The Dow fell 15.69, or 0.12 percent, to 12,845.78.
The Standard & Poor's 500 rose 4.57, or 0.32 percent, to 1,411.27, and the Nasdaq composite index dropped 7.76, or 0.32 percent, to 2,451.07. The Russell 2000 index of smaller companies rose 17.29, or 2.30 percent, to 768.83.
Bonds continued their rally as investors fled to safer securities. The yield on the benchmark 10-year Treasury note dropped to 4.66 percent from 4.72 percent late Wednesday. Yields had been as low as 4.60 percent earlier in the session, but began to reverse as stocks rebounded.
Advancing issues outpaced decliners by a 2 to 1 basis on the New York Stock Exchange, where volume came to a record 6.13 billion shares, up from 4.31 billion Wednesday.
Light, sweet crude fell $2.33 to $71 per barrel on the New York Mercantile Exchange.

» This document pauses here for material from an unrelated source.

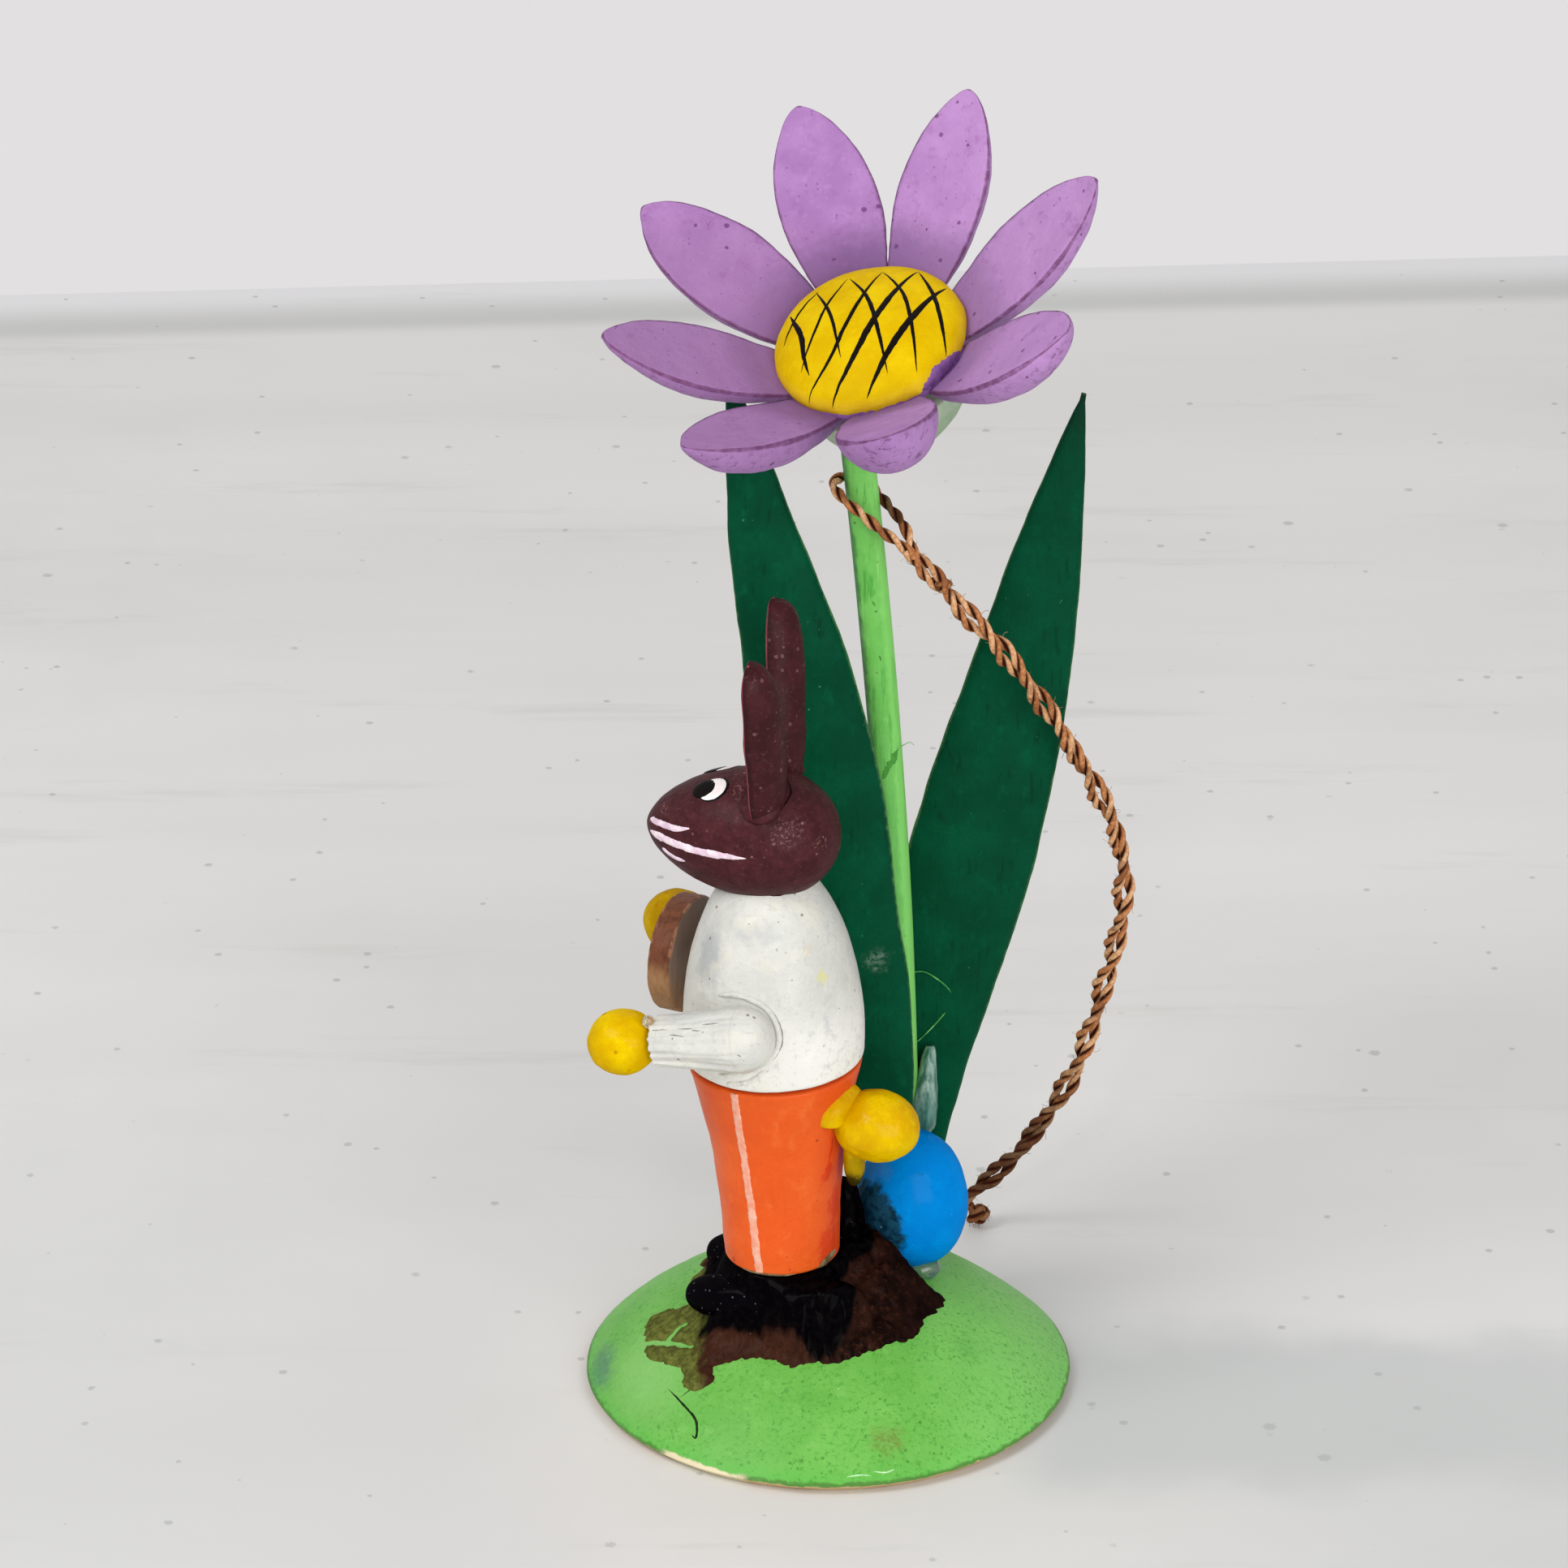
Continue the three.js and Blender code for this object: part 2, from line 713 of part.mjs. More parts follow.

Investors have also been hoping that policymakers might lower interest rates to help bolster the economy, which is a positive step for Treasurys. The likelihood of a rate cut before, or at, the next Fed meeting seemed less likely as the central bank instead chose to add more liquidity to the market.
The New York Fed -- which carries out the central bank's market operation -- announced an overnight repurchase agreement worth $12 billion. This was on top of a 14-day "repo" worth $5 billion announced before the market opened.
Countrywide fell $2.34, or 11 percent, to $18.95 after the mortgage lender borrowed $11.5 billion from a group of 40 banks to fund loans, in a move that shows just how deep the lending crisis has become.